No tempo de “serviço” no bar ele já viu e vivenciou puxões de orelha do dono. “E ele fala mesmo. Vai embora que você já está alterado. A gente respeita, né? Vai e no outro dia conversa de novo”, completa.

De comércio, o bar só tem a pinga mesmo e algumas cervejas no freezer. A gelada quase não tem saída frente às doses. “Mas tem umas balinhas e umas tubaínas e o limão também, para por na pinga”, mostra Manoel, como quem tenta amenizar a situação.

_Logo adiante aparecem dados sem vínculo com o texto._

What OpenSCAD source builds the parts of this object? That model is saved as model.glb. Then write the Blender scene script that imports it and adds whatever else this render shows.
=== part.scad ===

Na parede da janela do bar, um aviso, como aqueles pregados por aí que anunciam “obrigado por não fumar”, mas todo mundo fuma. “Eu falei, pode por. Comércio grande até que vai, mas se chegar, pelo menos está aqui”, diz mencionando visitas das autoridades ligadas à prefeitura.

De tanto vender pinga, Manoel se cansou. Ele fala que o motivo é ter “enjoado de mexer com gente”. O fato é que o bar tem dias contatos e fecha entre setembro e outubro. A clientela que ouve, não duvida. “Ele é sistemático, se falou é porque vai aposentar mesmo”, corre o bochicho.